** To be done **
Print the listing below from its opening line through the line holding "import Sketcher", both ends included.

┌────────

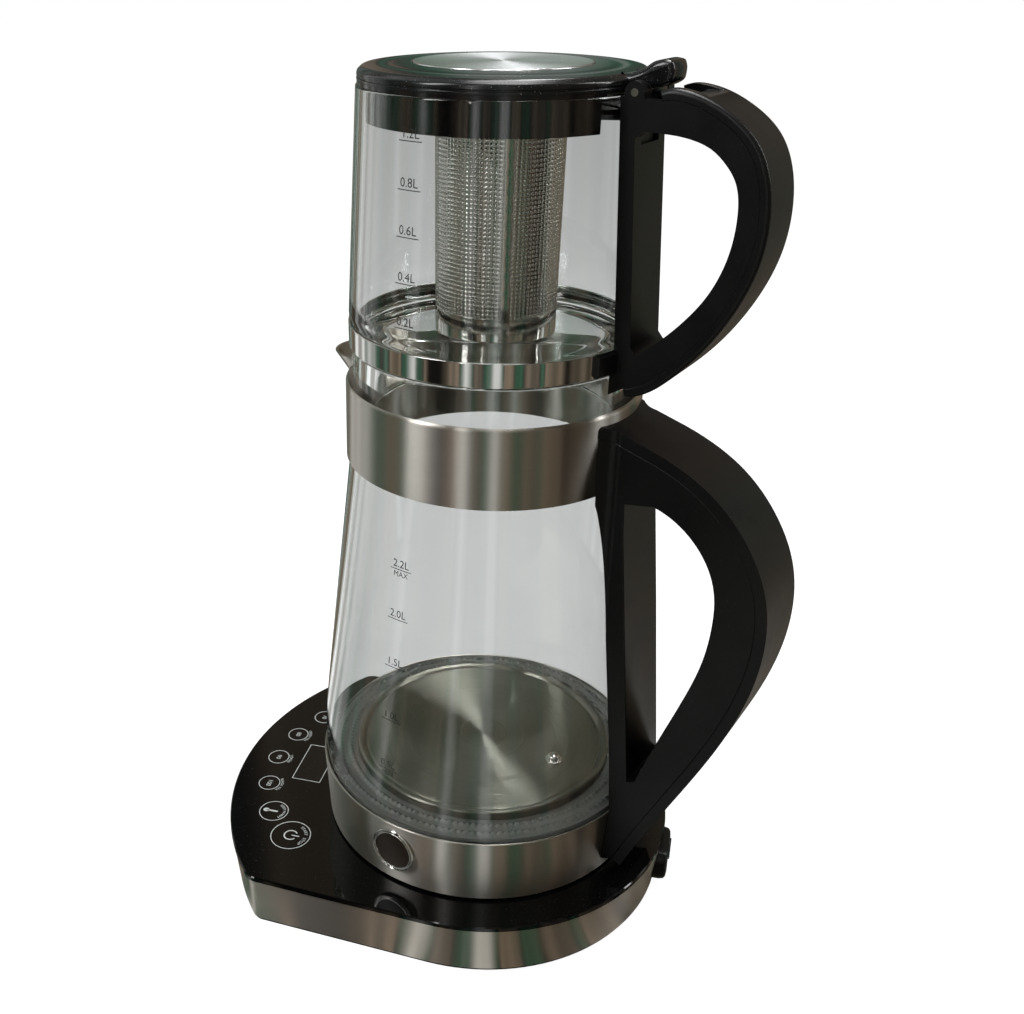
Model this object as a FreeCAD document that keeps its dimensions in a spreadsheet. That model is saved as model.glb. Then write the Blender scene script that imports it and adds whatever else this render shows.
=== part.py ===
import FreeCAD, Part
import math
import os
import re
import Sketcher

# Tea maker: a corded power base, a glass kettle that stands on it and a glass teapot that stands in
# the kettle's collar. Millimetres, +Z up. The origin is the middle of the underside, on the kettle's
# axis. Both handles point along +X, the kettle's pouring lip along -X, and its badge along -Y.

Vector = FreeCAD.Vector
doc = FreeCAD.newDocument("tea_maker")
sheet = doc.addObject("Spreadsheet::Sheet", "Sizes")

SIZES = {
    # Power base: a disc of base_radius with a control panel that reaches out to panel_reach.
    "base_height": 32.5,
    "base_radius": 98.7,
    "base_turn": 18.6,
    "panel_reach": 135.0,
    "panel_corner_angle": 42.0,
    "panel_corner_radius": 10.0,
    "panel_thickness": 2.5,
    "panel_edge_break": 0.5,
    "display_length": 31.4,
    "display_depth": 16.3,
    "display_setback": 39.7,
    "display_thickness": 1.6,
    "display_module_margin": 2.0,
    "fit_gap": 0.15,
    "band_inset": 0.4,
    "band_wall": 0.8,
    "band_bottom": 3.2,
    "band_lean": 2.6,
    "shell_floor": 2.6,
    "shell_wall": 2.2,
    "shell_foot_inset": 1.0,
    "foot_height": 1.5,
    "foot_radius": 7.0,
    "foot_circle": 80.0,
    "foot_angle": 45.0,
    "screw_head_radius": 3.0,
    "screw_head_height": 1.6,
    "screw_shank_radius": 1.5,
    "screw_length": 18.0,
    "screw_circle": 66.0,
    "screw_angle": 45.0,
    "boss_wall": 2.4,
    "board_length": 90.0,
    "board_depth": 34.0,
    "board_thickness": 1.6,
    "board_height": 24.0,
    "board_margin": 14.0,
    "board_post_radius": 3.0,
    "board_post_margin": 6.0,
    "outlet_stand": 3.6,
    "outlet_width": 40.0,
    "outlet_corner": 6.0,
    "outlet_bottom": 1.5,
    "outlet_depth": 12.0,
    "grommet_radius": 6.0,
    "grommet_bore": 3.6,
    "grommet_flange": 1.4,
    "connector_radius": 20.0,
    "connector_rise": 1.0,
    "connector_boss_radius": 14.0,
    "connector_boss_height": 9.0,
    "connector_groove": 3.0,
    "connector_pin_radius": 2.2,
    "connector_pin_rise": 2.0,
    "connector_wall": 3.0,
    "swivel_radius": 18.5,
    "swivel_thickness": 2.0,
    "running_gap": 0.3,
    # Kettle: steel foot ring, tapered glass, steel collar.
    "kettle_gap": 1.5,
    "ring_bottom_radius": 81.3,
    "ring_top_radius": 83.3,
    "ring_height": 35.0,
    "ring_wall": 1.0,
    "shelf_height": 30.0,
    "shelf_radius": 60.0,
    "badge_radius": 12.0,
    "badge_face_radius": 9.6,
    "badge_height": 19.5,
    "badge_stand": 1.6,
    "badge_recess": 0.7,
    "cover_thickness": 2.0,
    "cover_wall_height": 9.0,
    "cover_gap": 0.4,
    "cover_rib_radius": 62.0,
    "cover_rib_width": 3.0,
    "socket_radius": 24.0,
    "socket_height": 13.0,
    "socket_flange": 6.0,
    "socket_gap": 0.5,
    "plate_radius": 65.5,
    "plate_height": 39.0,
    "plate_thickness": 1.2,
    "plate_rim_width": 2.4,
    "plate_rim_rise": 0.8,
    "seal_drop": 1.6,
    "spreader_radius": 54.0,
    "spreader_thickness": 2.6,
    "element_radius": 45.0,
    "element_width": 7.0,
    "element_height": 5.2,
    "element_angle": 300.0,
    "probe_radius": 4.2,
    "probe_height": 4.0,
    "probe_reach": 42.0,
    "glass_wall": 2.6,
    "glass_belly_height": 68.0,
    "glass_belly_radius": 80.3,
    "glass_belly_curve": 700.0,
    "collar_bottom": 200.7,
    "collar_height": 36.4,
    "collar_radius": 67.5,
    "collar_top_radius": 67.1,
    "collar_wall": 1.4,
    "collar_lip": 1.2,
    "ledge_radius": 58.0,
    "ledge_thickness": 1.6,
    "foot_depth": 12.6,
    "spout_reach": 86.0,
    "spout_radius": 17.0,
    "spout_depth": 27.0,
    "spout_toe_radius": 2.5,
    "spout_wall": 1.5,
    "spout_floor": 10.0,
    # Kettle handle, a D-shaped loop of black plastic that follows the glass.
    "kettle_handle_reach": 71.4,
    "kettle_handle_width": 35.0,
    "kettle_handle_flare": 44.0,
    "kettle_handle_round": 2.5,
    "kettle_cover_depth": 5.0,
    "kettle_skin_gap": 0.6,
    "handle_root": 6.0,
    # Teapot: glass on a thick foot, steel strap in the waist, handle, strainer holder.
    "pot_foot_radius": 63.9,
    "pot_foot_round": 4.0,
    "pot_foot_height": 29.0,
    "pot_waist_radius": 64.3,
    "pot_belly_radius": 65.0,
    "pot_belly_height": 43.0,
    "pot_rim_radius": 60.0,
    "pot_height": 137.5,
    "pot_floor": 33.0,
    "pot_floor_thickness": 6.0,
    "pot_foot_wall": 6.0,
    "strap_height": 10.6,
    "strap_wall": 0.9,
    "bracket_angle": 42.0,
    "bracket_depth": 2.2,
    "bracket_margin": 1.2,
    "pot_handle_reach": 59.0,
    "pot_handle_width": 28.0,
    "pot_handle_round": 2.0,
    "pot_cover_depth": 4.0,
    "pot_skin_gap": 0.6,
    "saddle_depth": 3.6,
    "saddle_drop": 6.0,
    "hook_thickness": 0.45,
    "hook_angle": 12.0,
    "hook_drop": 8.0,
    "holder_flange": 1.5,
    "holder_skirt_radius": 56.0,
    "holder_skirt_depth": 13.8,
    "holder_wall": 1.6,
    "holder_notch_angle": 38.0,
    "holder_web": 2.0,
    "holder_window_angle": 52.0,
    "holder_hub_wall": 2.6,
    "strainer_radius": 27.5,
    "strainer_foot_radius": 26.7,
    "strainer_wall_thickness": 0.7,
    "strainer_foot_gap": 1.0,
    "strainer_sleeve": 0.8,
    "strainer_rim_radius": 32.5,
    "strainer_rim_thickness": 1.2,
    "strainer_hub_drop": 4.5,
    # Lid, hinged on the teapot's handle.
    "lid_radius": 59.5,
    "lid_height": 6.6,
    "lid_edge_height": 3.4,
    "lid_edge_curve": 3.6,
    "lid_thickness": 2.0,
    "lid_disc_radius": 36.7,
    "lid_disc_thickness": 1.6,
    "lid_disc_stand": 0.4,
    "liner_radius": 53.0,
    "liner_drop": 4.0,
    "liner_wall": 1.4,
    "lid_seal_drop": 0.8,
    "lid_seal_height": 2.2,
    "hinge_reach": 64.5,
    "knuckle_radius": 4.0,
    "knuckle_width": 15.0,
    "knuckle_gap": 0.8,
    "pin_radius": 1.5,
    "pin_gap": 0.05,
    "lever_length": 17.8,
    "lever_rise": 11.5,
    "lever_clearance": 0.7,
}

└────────

** Exercise response **
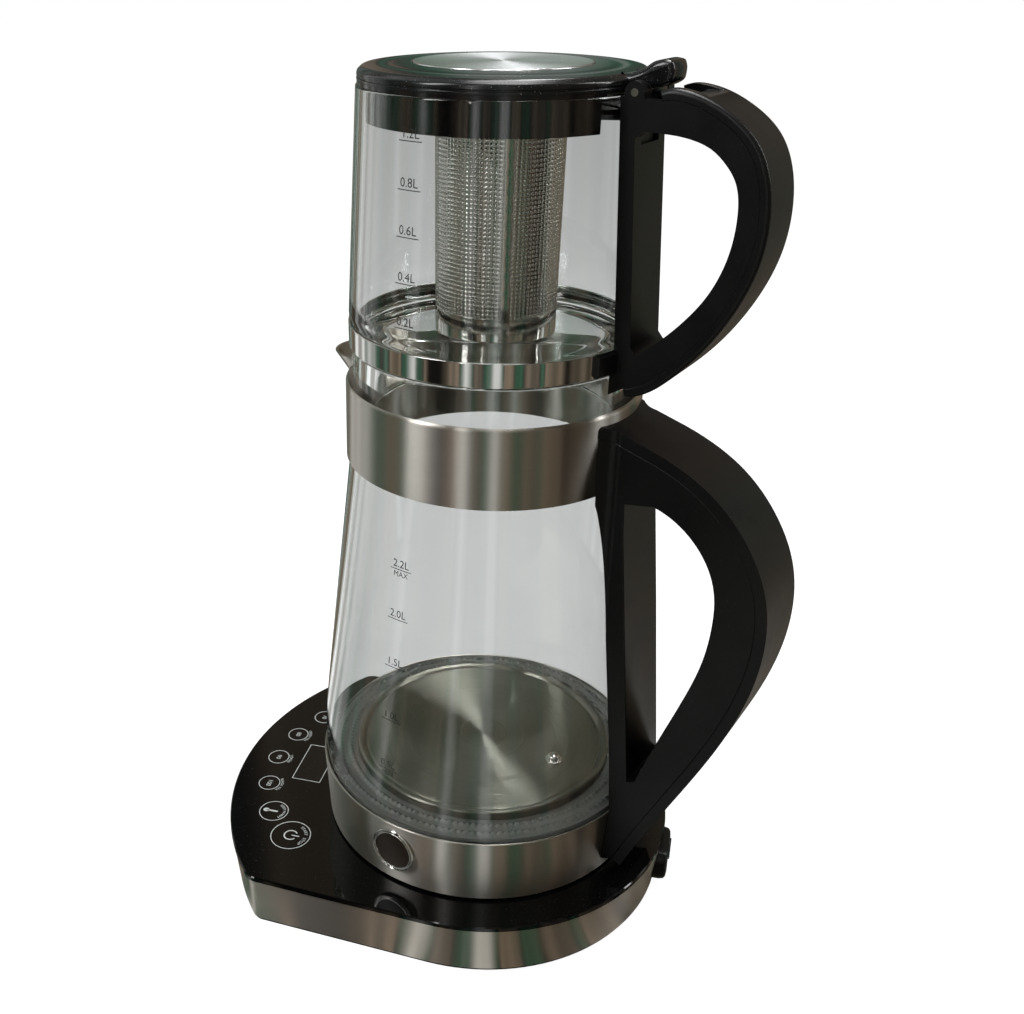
Model this object as a FreeCAD document that keeps its dimensions in a spreadsheet. That model is saved as model.glb. Then write the Blender scene script that imports it and adds whatever else this render shows.
=== part.py ===
import FreeCAD, Part
import math
import os
import re
import Sketcher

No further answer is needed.